**TASK**
Please repeat all of the listing exactly.

──────────

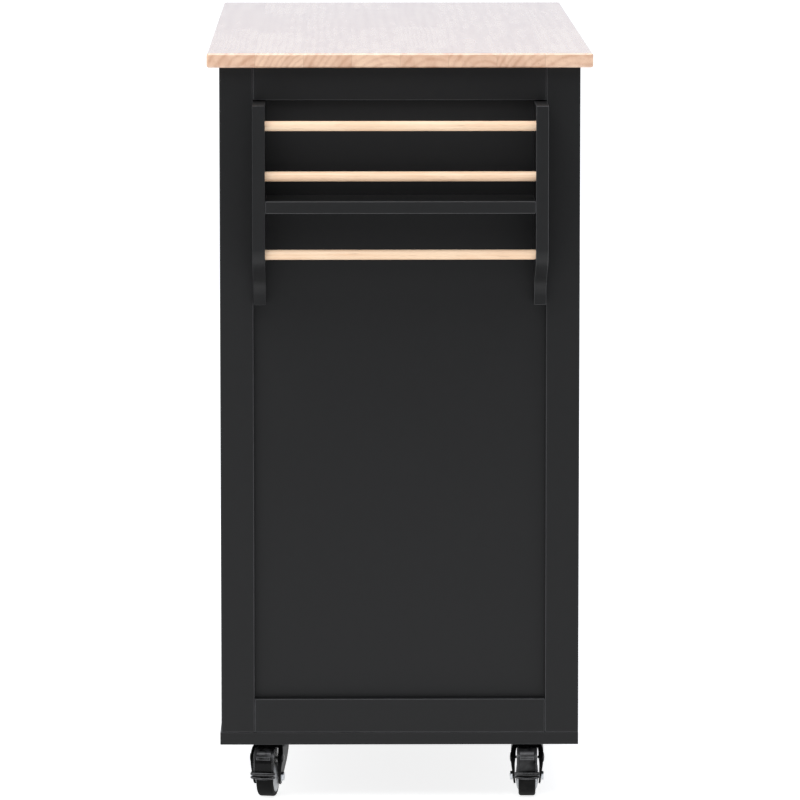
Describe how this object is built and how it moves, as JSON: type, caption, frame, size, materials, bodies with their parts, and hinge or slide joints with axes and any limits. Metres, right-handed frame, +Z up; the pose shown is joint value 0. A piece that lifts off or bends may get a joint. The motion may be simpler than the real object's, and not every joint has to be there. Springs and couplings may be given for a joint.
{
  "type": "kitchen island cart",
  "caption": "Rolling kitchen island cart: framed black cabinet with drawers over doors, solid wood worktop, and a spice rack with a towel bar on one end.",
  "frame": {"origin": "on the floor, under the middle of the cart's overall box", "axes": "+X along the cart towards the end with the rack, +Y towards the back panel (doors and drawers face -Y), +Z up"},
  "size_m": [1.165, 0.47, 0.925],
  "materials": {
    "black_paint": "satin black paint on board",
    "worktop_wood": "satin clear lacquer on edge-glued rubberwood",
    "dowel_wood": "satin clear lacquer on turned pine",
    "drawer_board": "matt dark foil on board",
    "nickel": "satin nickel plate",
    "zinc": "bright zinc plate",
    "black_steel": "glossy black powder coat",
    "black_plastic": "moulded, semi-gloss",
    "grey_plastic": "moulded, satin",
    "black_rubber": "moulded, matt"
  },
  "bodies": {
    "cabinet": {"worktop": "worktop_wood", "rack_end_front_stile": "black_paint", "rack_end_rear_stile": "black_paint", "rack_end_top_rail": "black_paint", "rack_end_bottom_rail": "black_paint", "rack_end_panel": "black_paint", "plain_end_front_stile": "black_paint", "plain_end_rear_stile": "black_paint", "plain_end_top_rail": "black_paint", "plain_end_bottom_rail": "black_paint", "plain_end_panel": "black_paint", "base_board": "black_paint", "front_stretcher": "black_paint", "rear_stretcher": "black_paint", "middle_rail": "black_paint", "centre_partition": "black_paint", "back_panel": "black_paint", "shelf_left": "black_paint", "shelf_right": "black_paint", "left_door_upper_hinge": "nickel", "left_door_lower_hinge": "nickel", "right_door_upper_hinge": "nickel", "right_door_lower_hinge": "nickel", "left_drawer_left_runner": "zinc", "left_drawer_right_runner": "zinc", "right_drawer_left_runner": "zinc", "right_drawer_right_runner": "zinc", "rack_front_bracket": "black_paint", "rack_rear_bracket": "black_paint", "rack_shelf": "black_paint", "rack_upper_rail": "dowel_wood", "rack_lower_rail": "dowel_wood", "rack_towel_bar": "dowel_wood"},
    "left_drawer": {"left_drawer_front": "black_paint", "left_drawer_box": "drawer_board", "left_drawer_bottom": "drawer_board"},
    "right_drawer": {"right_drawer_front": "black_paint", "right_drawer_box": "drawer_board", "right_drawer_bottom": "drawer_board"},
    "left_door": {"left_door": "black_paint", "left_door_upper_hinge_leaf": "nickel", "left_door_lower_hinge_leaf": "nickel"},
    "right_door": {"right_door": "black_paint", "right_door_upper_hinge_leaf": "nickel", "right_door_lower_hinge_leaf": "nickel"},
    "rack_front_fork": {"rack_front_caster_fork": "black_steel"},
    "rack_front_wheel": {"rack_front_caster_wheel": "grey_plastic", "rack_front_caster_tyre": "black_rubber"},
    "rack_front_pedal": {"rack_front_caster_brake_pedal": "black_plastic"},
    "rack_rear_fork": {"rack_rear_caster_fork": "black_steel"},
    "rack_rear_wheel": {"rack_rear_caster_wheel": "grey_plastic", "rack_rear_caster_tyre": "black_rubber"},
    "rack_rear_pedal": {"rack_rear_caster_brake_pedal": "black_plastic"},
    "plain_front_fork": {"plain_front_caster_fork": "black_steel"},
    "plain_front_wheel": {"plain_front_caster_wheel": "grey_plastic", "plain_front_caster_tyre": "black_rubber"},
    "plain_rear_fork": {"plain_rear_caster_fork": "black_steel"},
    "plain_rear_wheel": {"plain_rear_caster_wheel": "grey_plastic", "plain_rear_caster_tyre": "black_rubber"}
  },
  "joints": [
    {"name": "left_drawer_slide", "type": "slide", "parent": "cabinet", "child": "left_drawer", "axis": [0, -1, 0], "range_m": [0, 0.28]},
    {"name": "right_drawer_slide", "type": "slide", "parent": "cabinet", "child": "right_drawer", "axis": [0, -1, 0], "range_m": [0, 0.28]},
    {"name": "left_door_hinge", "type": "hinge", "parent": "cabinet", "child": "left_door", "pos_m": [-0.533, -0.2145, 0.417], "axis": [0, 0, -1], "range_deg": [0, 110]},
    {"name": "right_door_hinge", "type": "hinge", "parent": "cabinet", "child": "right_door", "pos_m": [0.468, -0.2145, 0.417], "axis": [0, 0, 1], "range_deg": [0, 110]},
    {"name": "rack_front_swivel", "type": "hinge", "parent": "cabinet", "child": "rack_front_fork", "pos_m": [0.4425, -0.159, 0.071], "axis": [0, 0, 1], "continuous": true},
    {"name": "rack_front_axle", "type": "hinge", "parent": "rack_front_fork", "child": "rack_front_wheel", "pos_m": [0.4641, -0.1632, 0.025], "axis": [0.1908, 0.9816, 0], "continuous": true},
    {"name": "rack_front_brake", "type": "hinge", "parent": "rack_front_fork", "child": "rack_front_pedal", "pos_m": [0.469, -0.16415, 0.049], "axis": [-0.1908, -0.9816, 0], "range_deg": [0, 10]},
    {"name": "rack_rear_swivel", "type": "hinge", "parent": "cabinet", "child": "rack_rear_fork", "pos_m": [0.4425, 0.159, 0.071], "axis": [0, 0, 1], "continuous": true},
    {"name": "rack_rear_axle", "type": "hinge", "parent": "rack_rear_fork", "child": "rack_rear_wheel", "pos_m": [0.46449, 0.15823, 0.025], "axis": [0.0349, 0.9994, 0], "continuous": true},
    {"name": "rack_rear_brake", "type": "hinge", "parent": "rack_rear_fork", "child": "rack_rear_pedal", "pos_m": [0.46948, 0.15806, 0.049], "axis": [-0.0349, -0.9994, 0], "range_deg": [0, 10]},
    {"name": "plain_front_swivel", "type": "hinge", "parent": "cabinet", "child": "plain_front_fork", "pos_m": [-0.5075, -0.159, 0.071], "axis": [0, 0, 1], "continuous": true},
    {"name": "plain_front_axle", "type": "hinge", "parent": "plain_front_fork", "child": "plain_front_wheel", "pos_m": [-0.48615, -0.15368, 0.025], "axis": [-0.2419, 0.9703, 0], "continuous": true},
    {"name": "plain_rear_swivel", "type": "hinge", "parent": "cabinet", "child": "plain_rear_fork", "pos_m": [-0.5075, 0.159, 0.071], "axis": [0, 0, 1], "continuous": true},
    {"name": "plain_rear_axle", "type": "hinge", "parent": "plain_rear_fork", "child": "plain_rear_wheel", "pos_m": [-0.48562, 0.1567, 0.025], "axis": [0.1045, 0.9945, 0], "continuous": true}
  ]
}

──────────

**COMPLETE RESPONSE**
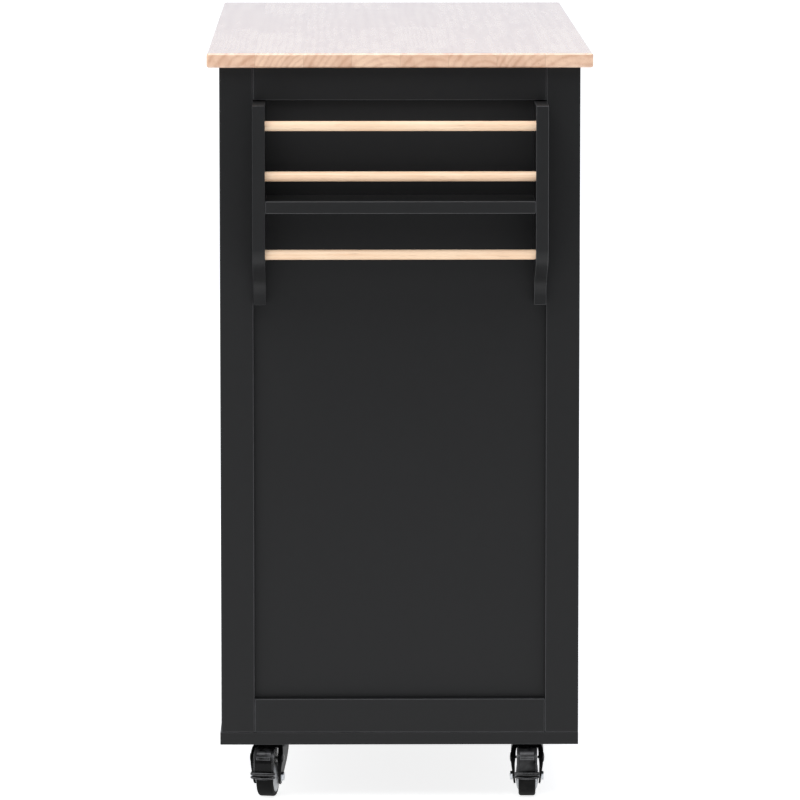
Describe how this object is built and how it moves, as JSON: type, caption, frame, size, materials, bodies with their parts, and hinge or slide joints with axes and any limits. Metres, right-handed frame, +Z up; the pose shown is joint value 0. A piece that lifts off or bends may get a joint. The motion may be simpler than the real object's, and not every joint has to be there. Springs and couplings may be given for a joint.
{
  "type": "kitchen island cart",
  "caption": "Rolling kitchen island cart: framed black cabinet with drawers over doors, solid wood worktop, and a spice rack with a towel bar on one end.",
  "frame": {"origin": "on the floor, under the middle of the cart's overall box", "axes": "+X along the cart towards the end with the rack, +Y towards the back panel (doors and drawers face -Y), +Z up"},
  "size_m": [1.165, 0.47, 0.925],
  "materials": {
    "black_paint": "satin black paint on board",
    "worktop_wood": "satin clear lacquer on edge-glued rubberwood",
    "dowel_wood": "satin clear lacquer on turned pine",
    "drawer_board": "matt dark foil on board",
    "nickel": "satin nickel plate",
    "zinc": "bright zinc plate",
    "black_steel": "glossy black powder coat",
    "black_plastic": "moulded, semi-gloss",
    "grey_plastic": "moulded, satin",
    "black_rubber": "moulded, matt"
  },
  "bodies": {
    "cabinet": {"worktop": "worktop_wood", "rack_end_front_stile": "black_paint", "rack_end_rear_stile": "black_paint", "rack_end_top_rail": "black_paint", "rack_end_bottom_rail": "black_paint", "rack_end_panel": "black_paint", "plain_end_front_stile": "black_paint", "plain_end_rear_stile": "black_paint", "plain_end_top_rail": "black_paint", "plain_end_bottom_rail": "black_paint", "plain_end_panel": "black_paint", "base_board": "black_paint", "front_stretcher": "black_paint", "rear_stretcher": "black_paint", "middle_rail": "black_paint", "centre_partition": "black_paint", "back_panel": "black_paint", "shelf_left": "black_paint", "shelf_right": "black_paint", "left_door_upper_hinge": "nickel", "left_door_lower_hinge": "nickel", "right_door_upper_hinge": "nickel", "right_door_lower_hinge": "nickel", "left_drawer_left_runner": "zinc", "left_drawer_right_runner": "zinc", "right_drawer_left_runner": "zinc", "right_drawer_right_runner": "zinc", "rack_front_bracket": "black_paint", "rack_rear_bracket": "black_paint", "rack_shelf": "black_paint", "rack_upper_rail": "dowel_wood", "rack_lower_rail": "dowel_wood", "rack_towel_bar": "dowel_wood"},
    "left_drawer": {"left_drawer_front": "black_paint", "left_drawer_box": "drawer_board", "left_drawer_bottom": "drawer_board"},
    "right_drawer": {"right_drawer_front": "black_paint", "right_drawer_box": "drawer_board", "right_drawer_bottom": "drawer_board"},
    "left_door": {"left_door": "black_paint", "left_door_upper_hinge_leaf": "nickel", "left_door_lower_hinge_leaf": "nickel"},
    "right_door": {"right_door": "black_paint", "right_door_upper_hinge_leaf": "nickel", "right_door_lower_hinge_leaf": "nickel"},
    "rack_front_fork": {"rack_front_caster_fork": "black_steel"},
    "rack_front_wheel": {"rack_front_caster_wheel": "grey_plastic", "rack_front_caster_tyre": "black_rubber"},
    "rack_front_pedal": {"rack_front_caster_brake_pedal": "black_plastic"},
    "rack_rear_fork": {"rack_rear_caster_fork": "black_steel"},
    "rack_rear_wheel": {"rack_rear_caster_wheel": "grey_plastic", "rack_rear_caster_tyre": "black_rubber"},
    "rack_rear_pedal": {"rack_rear_caster_brake_pedal": "black_plastic"},
    "plain_front_fork": {"plain_front_caster_fork": "black_steel"},
    "plain_front_wheel": {"plain_front_caster_wheel": "grey_plastic", "plain_front_caster_tyre": "black_rubber"},
    "plain_rear_fork": {"plain_rear_caster_fork": "black_steel"},
    "plain_rear_wheel": {"plain_rear_caster_wheel": "grey_plastic", "plain_rear_caster_tyre": "black_rubber"}
  },
  "joints": [
    {"name": "left_drawer_slide", "type": "slide", "parent": "cabinet", "child": "left_drawer", "axis": [0, -1, 0], "range_m": [0, 0.28]},
    {"name": "right_drawer_slide", "type": "slide", "parent": "cabinet", "child": "right_drawer", "axis": [0, -1, 0], "range_m": [0, 0.28]},
    {"name": "left_door_hinge", "type": "hinge", "parent": "cabinet", "child": "left_door", "pos_m": [-0.533, -0.2145, 0.417], "axis": [0, 0, -1], "range_deg": [0, 110]},
    {"name": "right_door_hinge", "type": "hinge", "parent": "cabinet", "child": "right_door", "pos_m": [0.468, -0.2145, 0.417], "axis": [0, 0, 1], "range_deg": [0, 110]},
    {"name": "rack_front_swivel", "type": "hinge", "parent": "cabinet", "child": "rack_front_fork", "pos_m": [0.4425, -0.159, 0.071], "axis": [0, 0, 1], "continuous": true},
    {"name": "rack_front_axle", "type": "hinge", "parent": "rack_front_fork", "child": "rack_front_wheel", "pos_m": [0.4641, -0.1632, 0.025], "axis": [0.1908, 0.9816, 0], "continuous": true},
    {"name": "rack_front_brake", "type": "hinge", "parent": "rack_front_fork", "child": "rack_front_pedal", "pos_m": [0.469, -0.16415, 0.049], "axis": [-0.1908, -0.9816, 0], "range_deg": [0, 10]},
    {"name": "rack_rear_swivel", "type": "hinge", "parent": "cabinet", "child": "rack_rear_fork", "pos_m": [0.4425, 0.159, 0.071], "axis": [0, 0, 1], "continuous": true},
    {"name": "rack_rear_axle", "type": "hinge", "parent": "rack_rear_fork", "child": "rack_rear_wheel", "pos_m": [0.46449, 0.15823, 0.025], "axis": [0.0349, 0.9994, 0], "continuous": true},
    {"name": "rack_rear_brake", "type": "hinge", "parent": "rack_rear_fork", "child": "rack_rear_pedal", "pos_m": [0.46948, 0.15806, 0.049], "axis": [-0.0349, -0.9994, 0], "range_deg": [0, 10]},
    {"name": "plain_front_swivel", "type": "hinge", "parent": "cabinet", "child": "plain_front_fork", "pos_m": [-0.5075, -0.159, 0.071], "axis": [0, 0, 1], "continuous": true},
    {"name": "plain_front_axle", "type": "hinge", "parent": "plain_front_fork", "child": "plain_front_wheel", "pos_m": [-0.48615, -0.15368, 0.025], "axis": [-0.2419, 0.9703, 0], "continuous": true},
    {"name": "plain_rear_swivel", "type": "hinge", "parent": "cabinet", "child": "plain_rear_fork", "pos_m": [-0.5075, 0.159, 0.071], "axis": [0, 0, 1], "continuous": true},
    {"name": "plain_rear_axle", "type": "hinge", "parent": "plain_rear_fork", "child": "plain_rear_wheel", "pos_m": [-0.48562, 0.1567, 0.025], "axis": [0.1045, 0.9945, 0], "continuous": true}
  ]
}